Norris S., Kondeatis E., Collins R., Satsangi J., Clare M., Chapman R., Stephens H., Harrison P., Vaughan R., Donaldson P.
BACKGROUND & AIMS: Recent studies suggest that major histocompatibility complex-encoded susceptibility to primary sclerosing cholangitis (PSC) maps to the HLA B-TNFA region on chromosome 6p21.3. METHODS: The present study uses a standard polymerase chain reaction protocol to investigate the 16 common alleles of the MICA locus as candidates in 2 patient populations (King's College Hospital, London, and John Radcliffe Hospital, Oxford). RESULTS: The MICA*002 allele was found in 4 of 62 (6.4%) patients and none of 50 patients vs. 41 of 118 (35%) controls (pc = 0.00018, odds ratio [OR] = 0.12, and P = 0.0000016, OR = 0.0, respectively).

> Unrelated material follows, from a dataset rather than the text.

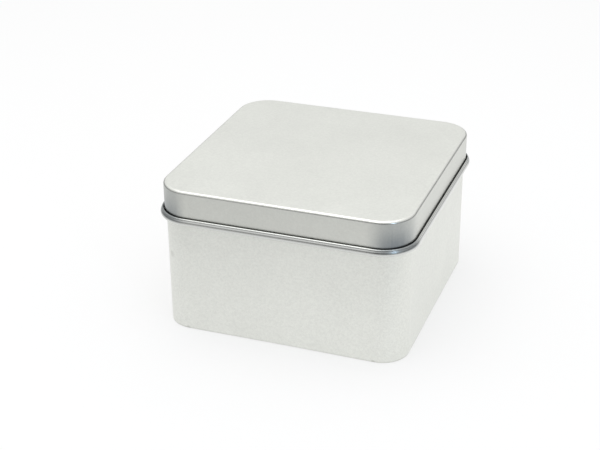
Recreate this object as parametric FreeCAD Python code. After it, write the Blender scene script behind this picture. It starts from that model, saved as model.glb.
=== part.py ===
import FreeCAD
import Part
import math
import os

# A square slip-lid tin, shut: a body with rounded corners and a lid of thin
# tinplate that slides down over it. The lid's lower edge is rolled outwards
# and up into an open curl that leans back towards the skirt, which stiffens it
# and hides the cut edge.
# All sizes are in millimetres. The tin stands on z = 0, centred on x = y = 0.

# The body, shut under its lid, so it is one closed solid up to its rim.
BODY_WIDTH = 98.0           # flat side to flat side
BODY_CORNER_RADIUS = 10.8   # of the upright corners
BODY_FOOT_RADIUS = 0.6      # bend from the walls to the bottom
TIN_HEIGHT = 60.0           # floor to the top of the lid

# The lid, drawn from one sheet.
SHEET = 0.25                # thickness of the tinplate
SIDE_CLEARANCE = 0.75       # between the lid and the body along the flat sides
CORNER_CLEARANCE = 0.42     # between the lid and the body across a corner
LID_DEPTH = 13.65           # top of the panel to the bottom of the curl
LID_EDGE_RADIUS = 1.1       # outside bend from the top panel to the skirt
CURL_WIDTH = 1.84           # outside width of the rolled edge, the sheet of the skirt included
CURL_LEAN_RADIUS = 2.4      # outside radius of the curl's outer side, which leans back
CURL_SLOT = 0.55            # open slot between the skirt and the curl's cut edge

LEVEL_TOLERANCE = 1e-6      # edges this near to a height lie at it

# Sizes that follow.
body_half = BODY_WIDTH / 2
body_top = TIN_HEIGHT - SHEET
lid_half = body_half + SIDE_CLEARANCE + SHEET
lid_bend_inside = LID_EDGE_RADIUS - SHEET
curl_foot_radius = CURL_WIDTH / 2
curl_centre_z = TIN_HEIGHT - LID_DEPTH + curl_foot_radius

# The lid's corner stands CORNER_CLEARANCE off the body's corner, measured along
# the diagonal, which fixes its radius once the flat sides are placed.
corner_growth = (SIDE_CLEARANCE * math.sqrt(2) - CORNER_CLEARANCE) / (math.sqrt(2) - 1)
lid_corner_radius = BODY_CORNER_RADIUS + corner_growth + SHEET


def rounded_square(half, radius, z):
    """Closed wire of a square with rounded corners at height z: four straight
    sides joined by tangent quarter circles."""
    centre = half - radius
    edges = []
    for turn in range(4):
        start = math.radians(90 * turn)
        middle = start + math.radians(45)
        end = start + math.radians(90)
        cx = centre * (1 if turn in (0, 3) else -1)
        cy = centre * (1 if turn in (0, 1) else -1)
        points = [
            FreeCAD.Vector(cx + radius * math.cos(angle), cy + radius * math.sin(angle), z)
            for angle in (start, middle, end)
        ]
        edges.append(Part.Arc(*points).toShape())
    sides = []
    for turn in range(4):
        leaving = edges[turn].lastVertex().Point
        arriving = edges[(turn + 1) % 4].firstVertex().Point
        sides.append(Part.makeLine(leaving, arriving))
    return Part.Wire(Part.__sortEdges__(edges + sides))


def rounded_block(half, radius, low, high):
    """Upright block of rounded-square plan between two heights."""
    face = Part.Face(rounded_square(half, radius, low))
    return face.extrude(FreeCAD.Vector(0, 0, high - low))


def round_outer_edges(block, z, radius):
    """Round the edges that lie in the horizontal plane at z."""
    edges = [
        edge for edge in block.Edges
        if max(abs(edge.BoundBox.ZMin - z), abs(edge.BoundBox.ZMax - z)) < LEVEL_TOLERANCE
    ]
    return block.makeFillet(radius, edges)


def make_body():
    """The closed tin below and inside the lid. Its rim is bent like the inside
    of the lid, so that the lid's panel sits flat on it."""
    block = rounded_block(body_half, BODY_CORNER_RADIUS, 0, body_top)
    block = round_outer_edges(block, 0, BODY_FOOT_RADIUS)
    return round_outer_edges(block, body_top, lid_bend_inside)


def on_circle(centre_x, centre_z, radius, degrees):
    """Point of the lid's section on a circle, by its angle from straight out."""
    angle = math.radians(degrees)
    return FreeCAD.Vector(centre_x + radius * math.cos(angle), 0, centre_z + radius * math.sin(angle))


def lid_section(wall_x):
    """Section of the lid's rim in the XZ plane, for a skirt whose outer face is
    at x = wall_x: the bend from the panel, the skirt, and the curl. The curl
    leaves the skirt downwards, turns out and up through half a circle, and leans
    back on a wider arc until its cut edge stands across the slot."""
    bend_x = wall_x - LID_EDGE_RADIUS
    bend_z = TIN_HEIGHT - LID_EDGE_RADIUS
    foot_x = wall_x - SHEET + curl_foot_radius
    lean_x = foot_x + curl_foot_radius - CURL_LEAN_RADIUS
    lean_end = math.degrees(math.acos((wall_x + CURL_SLOT - lean_x) / CURL_LEAN_RADIUS))
    foot_inside = curl_foot_radius - SHEET
    lean_inside = CURL_LEAN_RADIUS - SHEET

    def arc(x, z, radius, *angles):
        return Part.Arc(*[on_circle(x, z, radius, angle) for angle in angles]).toShape()

    def line(start, end):
        return Part.makeLine(start, end)

    bend_out = arc(bend_x, bend_z, LID_EDGE_RADIUS, 90, 45, 0)
    bend_in = arc(bend_x, bend_z, lid_bend_inside, 90, 45, 0)
    foot_out = arc(foot_x, curl_centre_z, curl_foot_radius, -180, -90, 0)
    foot_in = arc(foot_x, curl_centre_z, foot_inside, -180, -90, 0)
    lean_out = arc(lean_x, curl_centre_z, CURL_LEAN_RADIUS, 0, lean_end / 2, lean_end)
    lean_in = arc(lean_x, curl_centre_z, lean_inside, 0, lean_end / 2, lean_end)
    edges = [
        bend_out,
        line(bend_out.lastVertex().Point, foot_in.firstVertex().Point),
        foot_in,
        lean_in,
        line(lean_in.lastVertex().Point, lean_out.lastVertex().Point),
        lean_out,
        foot_out,
        line(foot_out.firstVertex().Point, bend_in.lastVertex().Point),
        bend_in,
        line(bend_in.firstVertex().Point, bend_out.firstVertex().Point),
    ]
    return Part.Face(Part.Wire(Part.__sortEdges__(edges)))


def make_lid():
    """The lid: a flat panel, four straight lengths of the rim section, and the
    same section turned a quarter round each corner."""
    straight = lid_half - lid_corner_radius
    up = FreeCAD.Vector(0, 0, 1)
    side = lid_section(lid_half)
    side.translate(FreeCAD.Vector(0, -straight, 0))
    side = side.extrude(FreeCAD.Vector(0, 2 * straight, 0))
    corner = lid_section(lid_corner_radius)
    corner = corner.revolve(FreeCAD.Vector(0, 0, 0), up, 90)
    corner.translate(FreeCAD.Vector(straight, straight, 0))
    pieces = []
    for turn in range(4):
        for shape in (side, corner):
            piece = shape.copy()
            piece.rotate(FreeCAD.Vector(0, 0, 0), up, 90 * turn)
            pieces.append(piece)
    panel_half = lid_half - LID_EDGE_RADIUS
    panel_radius = lid_corner_radius - LID_EDGE_RADIUS
    panel = rounded_block(panel_half, panel_radius, TIN_HEIGHT - SHEET, TIN_HEIGHT)
    return panel.fuse(pieces).removeSplitter()


os.makedirs("parts", exist_ok=True)
for name, shape in (("body", make_body()), ("lid", make_lid())):
    if len(shape.Solids) != 1 or not shape.isValid():
        raise ValueError(name + " is not one sound solid")
    solid = shape.Solids[0]
    solid.exportStep("parts/" + name + ".step")
    box = solid.optimalBoundingBox(False, False)
    print(name, "volume", round(solid.Volume, 2), "mm3, width", round(box.XLength, 3), "mm")
    print("    from", round(box.ZMin, 3), "to", round(box.ZMax, 3), "mm,", len(solid.Faces), "faces")
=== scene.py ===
import math
import bpy
import numpy as np
from mathutils import Matrix, Vector


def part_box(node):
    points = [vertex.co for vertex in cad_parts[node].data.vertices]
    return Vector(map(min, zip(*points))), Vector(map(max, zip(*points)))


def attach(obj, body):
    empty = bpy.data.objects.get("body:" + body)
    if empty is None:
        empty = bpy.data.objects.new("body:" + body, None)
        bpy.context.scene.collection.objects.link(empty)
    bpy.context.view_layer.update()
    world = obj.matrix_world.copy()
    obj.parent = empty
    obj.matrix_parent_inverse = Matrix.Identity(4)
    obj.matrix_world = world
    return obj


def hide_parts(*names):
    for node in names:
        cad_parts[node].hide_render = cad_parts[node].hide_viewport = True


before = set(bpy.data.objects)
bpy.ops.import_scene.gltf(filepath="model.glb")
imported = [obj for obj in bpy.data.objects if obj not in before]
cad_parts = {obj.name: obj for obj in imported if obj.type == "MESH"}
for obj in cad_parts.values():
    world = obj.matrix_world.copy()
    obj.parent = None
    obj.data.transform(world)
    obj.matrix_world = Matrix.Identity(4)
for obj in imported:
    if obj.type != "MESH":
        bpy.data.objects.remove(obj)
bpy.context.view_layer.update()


# The body. A deep tin drawn from one sheet of frosted tinplate: four upright walls with round
# corners, and a tight bend at the foot into a flat bottom. Between its corners the foot springs
# up a hair, so the tin stands on its four corners. Its rim is out of sight under the lid.
body_low, body_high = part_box("body")
BODY_HALF = (body_high.x - body_low.x) / 2      # centre to the flat of a wall
BODY_TOP = body_high.z
BODY_CORNER_RADIUS = 0.0108
BODY_FOOT_RADIUS = 0.0006
BODY_RIM_RADIUS = 0.00085                       # bend under the lid's edge
FOOT_SPRING = 0.00018                           # lift of the foot half way along a side
FOOT_SPRING_REACH = 0.004                       # height in which the lift dies away up the wall
BEND_INSET = 0.995                              # flat sheet ends this share of the way to a bend


def square_path(half, corner_radius, corner_steps, side_steps):
    """Path round a square with rounded corners, once round from the start of the rear right corner.
    Returns the spine, a plain square whose corners are the centres of the round ones, and the
    outward direction at each point. A ring at reach r is spine + r * outward, so every ring is
    parallel to the others."""
    centre = half - corner_radius
    turn = np.linspace(0, np.pi / 2, corner_steps + 1)
    along = np.linspace(0, 1, side_steps + 1)[1:-1]
    spines, outwards = [], []
    for quarter in range(4):
        start = quarter * np.pi / 2
        corner = centre * np.sign([np.cos(start + np.pi / 4), np.sin(start + np.pi / 4)])
        following = centre * np.sign([np.cos(start + 3 * np.pi / 4), np.sin(start + 3 * np.pi / 4)])
        arc = np.stack([np.cos(start + turn), np.sin(start + turn)], 1)
        side = corner + along[:, None] * (following - corner)
        spines += [np.repeat(corner[None], len(turn), 0), side]
        outwards += [arc, np.repeat(arc[-1:], len(along), 0)]
    return np.concatenate(spines), np.concatenate(outwards)


def swept(name, path, shrink, reach, height, lift=None, finish=None):
    """Closed surface carried round the path by a profile of (shrink, reach, height).
    Point (i, j) is shrink[i] * (spine[j] + reach[i] * outward[j]) at height[i]. The first and
    last profile points have shrink 0, so they are single points on the axis. lift, where it is
    given, is added to the heights, and finish is the number of the material of each row."""
    spine, outward = path
    rows, columns = len(shrink) - 2, len(spine)
    inner = slice(1, -1)
    flat = shrink[inner, None, None] * (spine[None] + reach[inner, None, None] * outward[None])
    level = np.repeat(height[inner, None], columns, 1)
    if lift is not None:
        level = level + lift[inner]
    grid = np.concatenate([flat, level[..., None]], 2).reshape(-1, 3)
    poles = [[0, 0, height[0]], [0, 0, height[-1]]]
    first, last = rows * columns, rows * columns + 1
    j = np.arange(columns)
    k = (j + 1) % columns
    i = np.arange(rows - 1)[:, None] * columns
    quads = np.stack([i + j, i + k, i + columns + k, i + columns + j], 2).reshape(-1, 4)
    fan_in = np.stack([k, j, np.full(columns, first)], 1)
    end = (rows - 1) * columns
    fan_out = np.stack([end + j, end + k, np.full(columns, last)], 1)
    mesh = bpy.data.meshes.new(name)
    faces = quads.tolist() + fan_in.tolist() + fan_out.tolist()
    mesh.from_pydata(np.concatenate([grid, poles]), [], faces)
    if finish is not None:
        of_quads = np.repeat(finish[1:-1], columns)
        of_fans = np.repeat(finish[[0, -1]], columns)
        of_face = np.concatenate([of_quads, of_fans]).astype(np.int32)
        mesh.polygons.foreach_set("material_index", of_face)
    mesh.update()
    mesh.shade_smooth()
    piece = bpy.data.objects.new(name, mesh)
    bpy.context.scene.collection.objects.link(piece)
    return piece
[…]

Overall, the MICA*008 allele was more common in PSC (gene frequency 66% vs. 48% of controls, P = 0.0023, OR = 2.11). However, unlike MICA*002 in which the difference was a result of the absence of MICA*002 heterozygotes, the MICA*008 association may be caused by an increased frequency of MICA*008 homozygosity in patients (58% vs. 22%, pc = 0.000015, OR = 5.01 and 58% vs. 22%, P = 0.0000056, OR = 4.51, respectively). Though MICA*008 is found on the ancestral 8.1 haplotype, stratification analysis indicates that this association is independent of B8 and other HLA haplotypes associated with PSC. CONCLUSIONS: The MICA*002 allele has a strong dominant effect in reducing the risk of PSC, whereas the increased risk of disease associated with MICA*008 may be a recessive effect requiring 2 copies of the MICA*008 allele.